PROVIDED DATA
■ ■ ■ ■
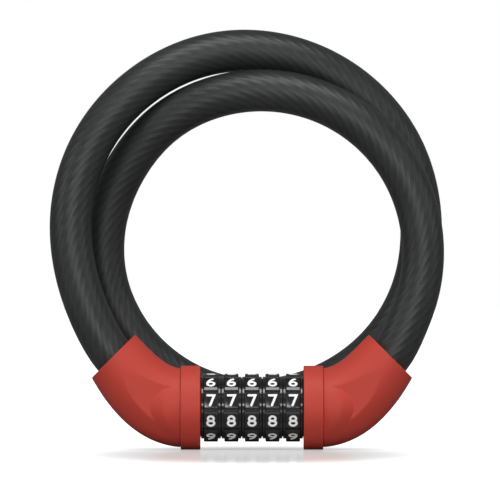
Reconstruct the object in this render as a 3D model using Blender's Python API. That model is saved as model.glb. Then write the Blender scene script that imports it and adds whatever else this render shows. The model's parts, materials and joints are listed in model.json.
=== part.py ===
"""Five-dial cable lock: two elbow housings, a row of number dials on a slotted sleeve, a toothed
bolt pin that pulls out of it, and a coated steel cable in two turns. Metres, +Z up, the lock's
axis along X. Left is -X, the fixed side; right is +X, the side that pulls off."""
import math

import bmesh
import bpy
import numpy as np
from mathutils import Matrix, Vector

MM = 0.001
GAP = 0.3 * MM            # clearance between pieces that touch on the real lock

# Dials and what they ride on
DIAL_COUNT = 5
DIAL_WIDTH = 8.06 * MM
DIAL_RIM_RADIUS = 12.65 * MM
DIAL_BORE_RADIUS = 9.45 * MM
TILE_COUNT = 10
TILE_RADIUS = 14.0 * MM
TILE_WIDTH = 5.85 * MM
TILE_BEVEL = 0.35 * MM
TILE_SHARE = 0.76         # share of a dial step that the tile fills, around the dial
DIAL_REST_TURN = math.radians(14)   # how far above the front the chosen digits stand

SLEEVE_RADIUS = 5.0 * MM
SLEEVE_BORE_RADIUS = 3.7 * MM
SLEEVE_PROUD = 1.65 * MM  # how far the sleeve reaches past the stack, into the right collar
RING_BORE_PLAY = 0.4 * MM
CODE_RING_WIDTH = 4.4 * MM
NOTCH_WIDTH = 3.2 * MM
DETENT_DEPTH = 0.35 * MM
DETENT_HALF_ANGLE = math.radians(6)

BOLT_RADIUS = 3.4 * MM
TOOTH_WIDTH = 2.6 * MM
TOOTH_LENGTH = 1.8 * MM
TOOTH_RADIUS = 6.7 * MM
BOLT_TIP = 1.0 * MM

SPRING_THICKNESS = 0.4 * MM
SPRING_WIDTH = 2.0 * MM
SPRING_BUMP = 0.4 * MM
CLIP_THICKNESS = 0.8 * MM
CLIP_HEIGHT = 2.0 * MM
CLIP_HALF_GAP = math.radians(26)

# Collars and housings
COLLAR_RADIUS = 17.1 * MM
COLLAR_LENGTH = 8.0 * MM
COLLAR_WALL = 2.6 * MM
COLLAR_FLANGE = 1.5 * MM
COLLAR_MOUTH_RADIUS = SLEEVE_RADIUS + 3.0 * MM
COLLAR_CHAMFER = 0.4 * MM
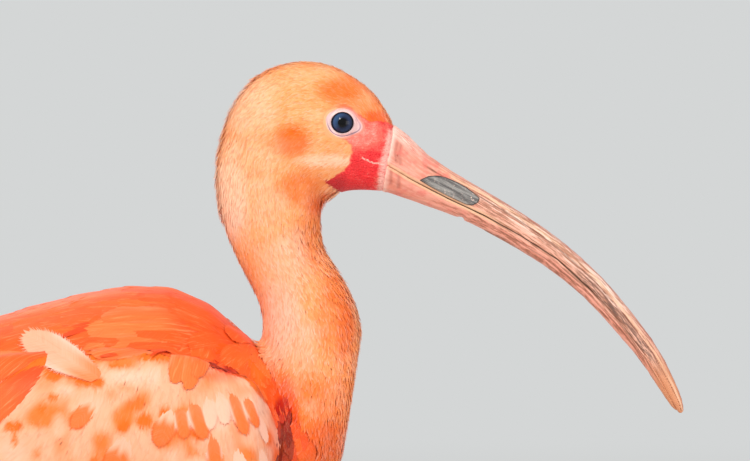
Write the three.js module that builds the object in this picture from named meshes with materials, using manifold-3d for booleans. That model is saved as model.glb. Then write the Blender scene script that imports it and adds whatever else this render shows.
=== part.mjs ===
// A standing scarlet ibis, life size. Millimetres, +Z up, +X towards the bill, +Y the bird's left.
// Heights are above the floor. Lengths along the body are measured from a point midway between
// the tips of the bill and the folded wings, and the group is centred on its own box at the end.
import * as THREE from "three";
import { mergeVertices } from "three/addons/utils/BufferGeometryUtils.js";
import Module from "manifold-3d";

const wasm = await Module();
wasm.setup();

// Driving dimensions.
const BIRD_HEIGHT = 353.7; // crown above the floor
const BILL_TIP_X = 199.5;
const WING_TIP_X = -200;
const BILL_BASE_X = 96.5;
const GAPE_HEIGHT = 318; // mouth line at the bill's base
const GAP = 0.3; // between neighbouring solids
const EYE_RADIUS = 5.2;
const EYE_OPENING = 3.8; // radius of the part that the lids leave open
const EYE_X = 80.7;
const EYE_Z = 332.8;
const STANCE = 25; // each foot from the middle
const THIGH_TOP = 180; // the thighs start here, under the folded wings
const HIP_X = 14; // the middle of the thighs, at their top
const FOOT_X = -10; // the middle of the two feet, under the bird's balance
const STRIDE = 5; // how far the left foot stands ahead of the middle, and the right behind
const ANKLE_HEIGHT = 95;
const FEATHER_CUFF_HEIGHT = 137; // where the bare leg starts
const TOE_RADIUS = 2.7;
const SOLE_SINK = 0.8; // a toe's round underside is cut off by this much, as its flat

// Side outlines [x, z] and half widths [x, y].
const HEAD_TOP = [
  [39, 327], [41, 334], [45, 341.5], [50, 347.5], [58, 352.2], [68, BIRD_HEIGHT], [77, 352.4],
  [85, 348], [91.5, 343], [96, 336], [100, 330],
];
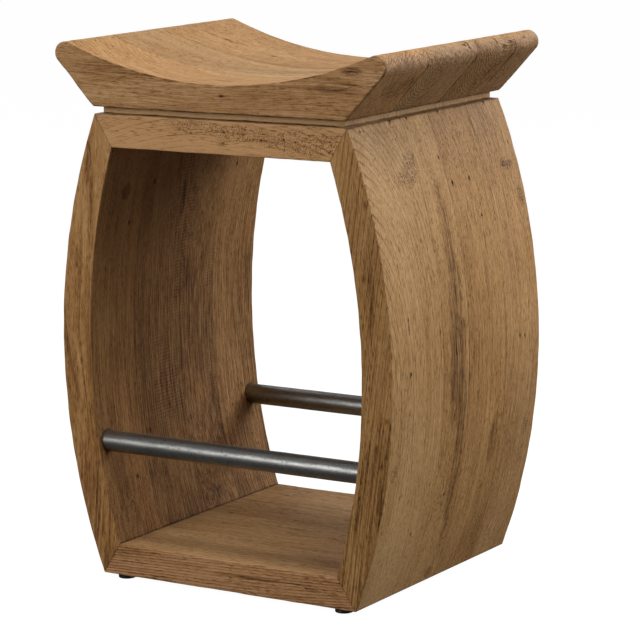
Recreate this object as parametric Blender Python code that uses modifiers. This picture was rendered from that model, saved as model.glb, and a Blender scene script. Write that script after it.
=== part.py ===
"""A saddle-seat counter stool of reclaimed elm, with two round steel footrest rails.

Metres, +Z up. The origin is on the floor under the middle of the stool, +X runs along the seat and -Y is
the front. The carcass is a mitred barrel: two bowed side panels of upright staves, a top board and a
bottom board of planks, each glued edge to edge across the depth. The seat stands on a recessed board.
"""

from math import asin, atan2, cos, hypot, pi, radians, sin, sqrt

import bmesh
import bpy
from mathutils import Matrix

# Whole stool
HEIGHT = 0.6615
CARCASS_DEPTH = 0.360
SEAT_DEPTH = 0.366
JOINT_GAP = 0.0003
ARRIS = 0.0010

# Carcass, seen from the front: half widths at the waist and the radii of the two bows
CARCASS_BOTTOM = 0.0057
CARCASS_TOP = 0.5763
BOTTOM_BOARD_TOP = 0.0454
TOP_BOARD_UNDERSIDE = 0.5360
WAIST_HEIGHT = 0.286
OUTER_WAIST = 0.2350
OUTER_RADIUS = 0.772
INNER_WAIST = 0.1935
INNER_RADIUS = 0.810
BOW_SEGMENTS = 24
MITRE_CLEARANCE = 0.00036
BOARD_FACES = {
    "top": (CARCASS_TOP, TOP_BOARD_UNDERSIDE),
    "bottom": (CARCASS_BOTTOM, BOTTOM_BOARD_TOP),
}

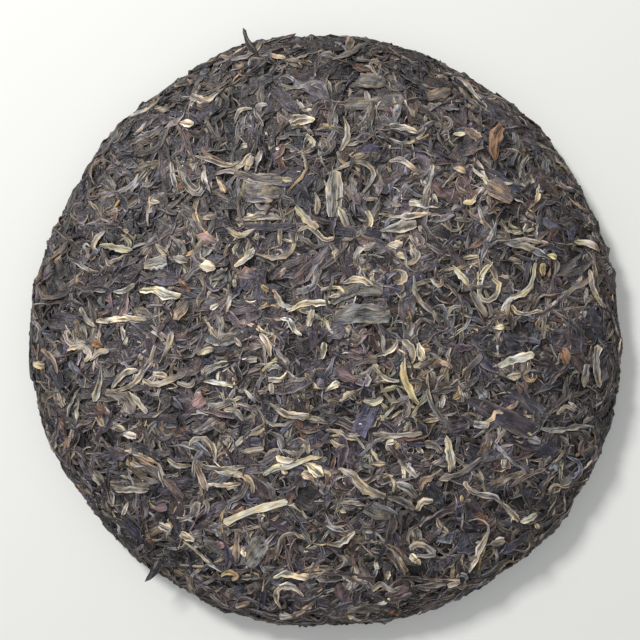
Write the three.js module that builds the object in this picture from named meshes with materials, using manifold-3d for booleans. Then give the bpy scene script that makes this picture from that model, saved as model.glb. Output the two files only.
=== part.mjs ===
// A pressed cake of raw pu erh tea, lying face up: a low domed disc of whole, twisted tea leaves with a
// rounded rim, a flat ring underneath that it stands on, and the dimple that the knot of the press cloth
// leaves there. The leaves that show are thin strips fused on to the pressed mass, so that the whole cake is
// one solid.
// Millimetres, +Z up, origin on the ground under the middle of the cake.
import * as THREE from "three";
import Module from "manifold-3d";
import { mergeVertices } from "three/addons/utils/BufferGeometryUtils.js";

// Driving sizes of the cake
const CAKE_RADIUS = 99;
const CAKE_HEIGHT = 25;
const SHOULDER_RADIUS = 90;
const SHOULDER_HEIGHT = 15;
const WIDEST_HEIGHT = 7;
const FOOT_RADIUS = 87;
const DIMPLE_MOUTH_RADIUS = 27;
const DIMPLE_DEPTH = 9;

// The rim isn't a true circle: each wave has its count round the cake, its height and its turn in degrees.
const RIM_WAVES = [
  { count: 2, height: 0.4, turn: 111 },
  { count: 3, height: 0.95, turn: 104 },
  { count: 5, height: 0.42, turn: 180 },
  { count: 7, height: 0.23, turn: 62 },
  { count: 12, height: 0.28, turn: 148 },
];

// The pressed mass lies this far under the outermost leaves, and its surface is uneven.
const LEAF_RELIEF = 1.3;
const MASS_BUMP = 0.45;
const MASS_RINGS = 20;
const MASS_SECTORS = 44;

// Strips have this many stations along them and sides round them. Their root is how deep they reach into the
// mass, and the fold share how far the edges of a rolled one hang down.
const STRIP_STATIONS = 5;
const STRIP_SIDES = 4;
const STRIP_ROOT = 1.3;
const FOLD_SHARE = 0.3;
const PATH_STEPS = 24;

// Strewn leaves: how many, how far they reach from the middle, and how far apart their middles stay.
const FACE_LEAVES = { count: 68, reach: 95, apart: 5.6 };
const RIM_LEAVES = { count: 26, lowest: -3, highest: 6, apart: 9 };
const UNDER_LEAVES = { count: 22, reach: 90, apart: 11 };
const TRIES_PER_LEAF = 60;

// Leaf ends that stand straight out of the rim: how high their upper side lies, and how deep they are under
// their widest place.
const SPUR_HEIGHT = 13.5;
const SPUR_ROOT = 0.6;

// The leaves underneath reach this far through the ground, where the press flattens them.
const FOOT_PRESS = 0.4;

// The turning centre of the outline, from the middle of the whole cake's box.
const CENTRE_SHIFT = [0.27, -1.09];

const SEED = 357;
const SAME_POINT = 1e-4;
const OUTLINE_SAMPLES = 600;

const TEA_COLOUR = 0x5d544d;

// The outermost outline, from the middle of the face round the rim to the middle of the dimple.
function cakeOutline() {
  const outline = new THREE.Path();
  outline.moveTo(0, CAKE_HEIGHT);
  outline.bezierCurveTo(38, CAKE_HEIGHT, 72, 21.5, SHOULDER_RADIUS, SHOULDER_HEIGHT);
  outline.bezierCurveTo(96, 12.8, CAKE_RADIUS, 10.2, CAKE_RADIUS, WIDEST_HEIGHT);
  outline.bezierCurveTo(CAKE_RADIUS, 3.4, 94.5, 0, FOOT_RADIUS, 0);
  outline.lineTo(DIMPLE_MOUTH_RADIUS, 0);
  outline.bezierCurveTo(20, 0, 16, DIMPLE_DEPTH, 0, DIMPLE_DEPTH);
  return outline;
}

const outline = cakeOutline();
outline.arcLengthDivisions = 400;
const outlineLength = outline.getLength();
const widestAt = widestPlace();

// How far along the outline its widest place is.
function widestPlace() {
  const samples = outline.getSpacedPoints(OUTLINE_SAMPLES);
  let best = 0;
  samples.forEach((point, i) => {
    if (point.x > samples[best].x) best = i;
  });
  return (best / OUTLINE_SAMPLES) * outlineLength;
}

// A repeatable random number from 0 to 1.
function makeRandom(seed) {
  let state = seed;
  return () => {
    state = (Math.imul(state, 1664525) + 1013904223) >>> 0;
    return state / 4294967296;
  };
}

// The share by which the rim stands out at an angle.
function rimWave(angle) {
  return RIM_WAVES.reduce(
    (sum, wave) =>
      sum + wave.height * Math.cos(wave.count * angle + THREE.MathUtils.degToRad(wave.turn)),
    0,
  ) / CAKE_RADIUS;
}

// The point at a distance along the outline and an angle round the cake, raised off the outermost surface.
function skinPoint(along, angle, rise) {
  const share = THREE.MathUtils.clamp(along / outlineLength, 0, 1);
  const spot = outline.getPointAt(share);
  const tangent = outline.getTangentAt(share);
  const radius = Math.max(0, spot.x - tangent.y * rise);
  const height = spot.y + tangent.x * rise;
  const swell = 1 + rimWave(angle) * (radius / CAKE_RADIUS) ** 2;
  return new THREE.Vector3(
    radius * swell * Math.cos(angle),
    radius * swell * Math.sin(angle),
    height,
  );
}

// Three flat charts of the skin, and a level one for what stands clear of it. Each turns a place on its
// sheet, and a rise, into a point of the cake.
const charts = {
  face: (a, b, rise) => skinPoint(Math.hypot(a, b), Math.atan2(b, a), rise),
  rim: (a, b, rise) => skinPoint(widestAt - b, a / CAKE_RADIUS, rise),
  under: (a, b, rise) => skinPoint(outlineLength - Math.hypot(a, b), -Math.atan2(b, a), rise),
  level: (a, b, rise) => new THREE.Vector3(a, b, SPUR_HEIGHT + rise),
};

// A closed geometry as a manifold-3d solid.
function solidOf(wasm, geometry) {
  const bare = geometry.clone();
  bare.deleteAttribute("normal");
  bare.deleteAttribute("uv");
  const merged = mergeVertices(bare, SAME_POINT);
  const corners = merged.index.array;
  const kept = [];
  for (let i = 0; i < corners.length; i += 3) {
    const [a, b, c] = corners.slice(i, i + 3);
    if (a !== b && b !== c && a !== c) kept.push(a, b, c);
  }
  return new wasm.Manifold(
    new wasm.Mesh({
      numProp: 3,
      vertProperties: new Float32Array(merged.attributes.position.array),
      triVerts: new Uint32Array(kept),
    }),
  );
}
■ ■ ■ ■
PROBLEM TO SOLVE
Starting with the line that contains "Recreate this object", repeat each line exactly, and stop once the line that contains "steel footrest rails." has been repeated.

FINAL RESULT
Recreate this object as parametric Blender Python code that uses modifiers. This picture was rendered from that model, saved as model.glb, and a Blender scene script. Write that script after it.
=== part.py ===
"""A saddle-seat counter stool of reclaimed elm, with two round steel footrest rails.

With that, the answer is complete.